Why I Stopped Believing in 'One-Stop-Shop' Mining Equipment Suppliers
I'll say it flat out: the supplier who claims they can do everything for your crushing circuit is the one you should trust the least.
Look, I've been handling replacement parts orders for mining operations for close to a decade. My experience is based on about 400 orders—mostly for Metso Nordberg cone crushers (HP300, HP500, GP550, MP800) and their wear parts. I've personally made and documented 17 significant mistakes in procurement, totaling roughly $68,000 in wasted budget and delays. That includes one particularly painful $8,900 order where we got the mantle liner specifications wrong because I assumed the supplier would catch it. They didn't. The parts sat in our yard for five months before we could ship them back to the foundry. So when I say I've learned the hard way about supplier selection, I mean it. I now maintain our team's sourcing checklist to prevent others from repeating my errors.
And here's the thing I keep coming back to: the most reliable suppliers are the ones who know their limits.
The 'Everything' Trap
A few years ago, we were sourcing concaves for our HP800 cone crusher. We got a quote from a large supplier—let's call them a 'full-line' dealer. They offered crusher parts, screens, conveyor belts, even lubricants. Their pitch was smooth: 'We handle your entire wear life, from feed to final product.' Sounded nice. It was a trap.

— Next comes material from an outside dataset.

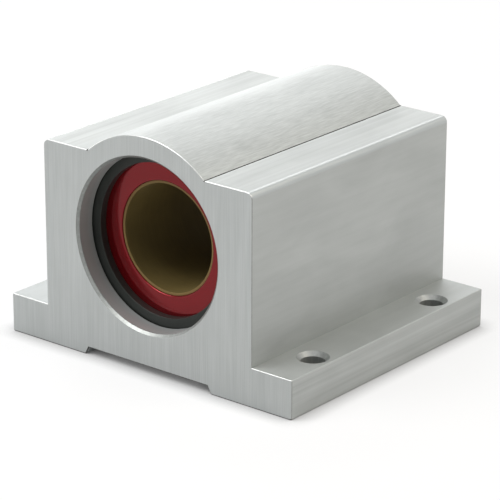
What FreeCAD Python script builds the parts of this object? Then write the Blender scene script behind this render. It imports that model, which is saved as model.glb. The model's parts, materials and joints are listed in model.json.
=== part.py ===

The concaves arrived. They fit. But the manganese wear profile was wrong for our application. We were crushing a highly abrasive, high-silica copper ore, and the supplier had spec'd for a softer, more standard feed. The liners wore out in half the expected life. Cost us an extra $12,000 in unscheduled change-outs and downtime. When I called to complain, I got shuffled between three departments—parts, technical support, and sales. No one owned the problem. They were a jack-of-all-trades, master of none.
I assumed 'same specifications' meant identical metallurgy. Didn't verify. Turned out each supplier had slightly different heat treatment recipes for their manganese steel. That mistake cost us.
Why I Now Prefer the 'This Isn't Us' Supplier
My best vendor relationship today is with a specialized parts foundry. They don't sell you the whole circuit. They sell you crusher wear parts, period. But here's what won me over: during a site visit in 2023, their applications engineer looked at our feed analysis, shook his head, and said, "This isn't our strength—we're good for standard manganese, but for this high-silica ore, you might want to talk to a specialist in chrome-moly liners. Here's who does it better."
I nearly fell out of my chair. A supplier recommending someone else? That conversation earned my trust for everything else they do. We now buy 85% of our standard wear parts from them. Not because they promise the world, but because they've proven they know where their world ends.
The vendor who said "this isn't our strength—here's who does it better" earned my trust for everything else.
The Cost of Over-Promise
I've seen this pattern repeat itself across different product categories. One supplier swore they could reverse-engineer a Nordberg GP550 feed cone with identical performance. 'No problem,' they said. 'We've done hundreds.' We got the part, installed it, and saw a 15% reduction in throughput. The chamber geometry was off. They couldn't replicate the original engineering. They'd taken the work, collected the check, and delivered something 'close enough.' Close enough isn't good enough when your plant's production target is 1,200 tons per hour.
That wasn't a single mistake—it was a pattern of behavior. They said 'yes' to everything, which meant they couldn't say 'no' when they should have. 'I'd rather work with a specialist who knows their limits than a generalist who overpromises.'
But What If You Need a Single PO?
I can already hear the question: 'But Trevor, consolidation has advantages. One PO, one vendor, one invoice. Isn't that worth something?'
Yes, it is. But only if the core product—the one that keeps your mill running—is from a specialist, and the rest is secondary. On my last major outage, I ordered the bowl liner and mantle from our specialized foundry, and the hydraulic filter cartridges from a separate distributor. Was it more paperwork? Yes. Was it worth the 5% improvement in liner life and the peace of mind? Absolutely.
My experience is based on about 400 orders with mid-sized mining operations. If you're working with a completely different scale—say, a 100,000-ton-per-day porphyry copper operation—your experience might differ significantly. The big players have different leverage. But for operations in the 3,000 to 12,000-ton-per-day range? The specialist model works. Period.
The Real Red Flag
So what do I look for now? It's not an endless catalog. It's not a perfect website. It's the answer to this question:
'What's something you won't do?'
If they pause, think, and give you a genuine answer—'We don't do high-chrome parts, that's a different expertise'—I'm interested. If they say 'We can handle anything,' I'm reaching for my checklist. I've learned that lesson 17 times over. I don't plan on learning it an 18th.